But the court also noted that a certain threshold must be met to constitute a physical loss, and concluded that the term “physical loss” requires a “distinct and demonstrable alteration of the insured property.” The court said that whether tangible or intangible, changes rendering a property temporarily or permanently unusable or uninhabitable may support a finding of physical loss, as may have been the case here.

Turning to the pollution exclusion, the court found the exclusion ambiguous and was unwilling to read the exclusion as including the odor of cat urine. The pollution exclusion excluded coverage for damage caused by pollutants and defined “pollutants” as any “irritant or contaminant, including … vapor … and fumes.” But the court observed that if taken to include cat urine, such terms might also include items such as “soap, shampoo, rubbing alcohol, and bleach insofar as these items are capable of reasonably being classified as contaminants or irritants” and concluded that the definitional phrase “any irritant or contaminant” was too broad to meaningfully define pollutant, leaving the word effectively undefined by the policy. Without a definition, the court attributed a plain and ordinary meaning to pollutant, which it did not think included the smell of cat urine. The court distinguished between odors coming from industrial or commercial facilities, like large-scale farms or waste-processing facilities, which the insured may have reasonably understood to be excluded as pollution, and “everyday activities gone slightly awry” like an odor in a private residence caused by common domestic animals. The court found the exclusion ambiguous as applied to the facts of this case and therefore inapplicable.

Two dissenting judges would have read the pollution exclusion more favorably for the insurer, saying that it unambiguously excluded coverage for loss caused by “contaminants” which means “something that contaminates” and clearly included the odor of cat urine that contaminated the apartment. The dissent disagreed that the breadth of the pollution exclusion rendered it meaningless. Noting that the ambiguity should be guided by reference to the particular set of facts, the dissent argued that the fact that “many items could satisfy the definition of ‘pollutant’ does not change the fact that this term is clearly defined in the policy.” The dissent recognized the “unfortunate result” that its strict interpretation produced but thought “the remedy must be found in the market place or through legislative action.” The majority was not so convinced and avoided a literal interpretation of the exclusion by emphasizing interpretation in light of the reasonable policyholder’s expectations.

The majority’s decision returns the case to the trial level for a factual determination as to whether or not the cat urine odor constituted a physical loss.

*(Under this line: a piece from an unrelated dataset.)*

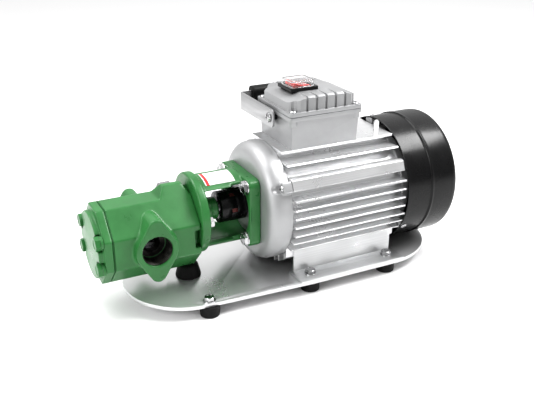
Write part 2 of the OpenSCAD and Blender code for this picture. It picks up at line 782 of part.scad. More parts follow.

The case offers important guidance on a number of issues. First, the court found that a pervasive smell could constitute a physical loss, even without tangible alteration to the property, as long as the smell caused a distinct and demonstrable change to the property. Second, the court explored the applicability of the pollution exclusion and found ambiguity in the broad definition of “pollutant.” While the dissent thought the terms of the exclusion, though broad, were clearly defined, the majority concluded that the breadth of the exclusion rendered it effectively undefined and applicable only to traditional pollutants but not to “everyday activities gone awry” in a residential context. Insurers and insureds should be aware of this case as it adds to the body of case law interpreting pollution-related coverage and intangible loss.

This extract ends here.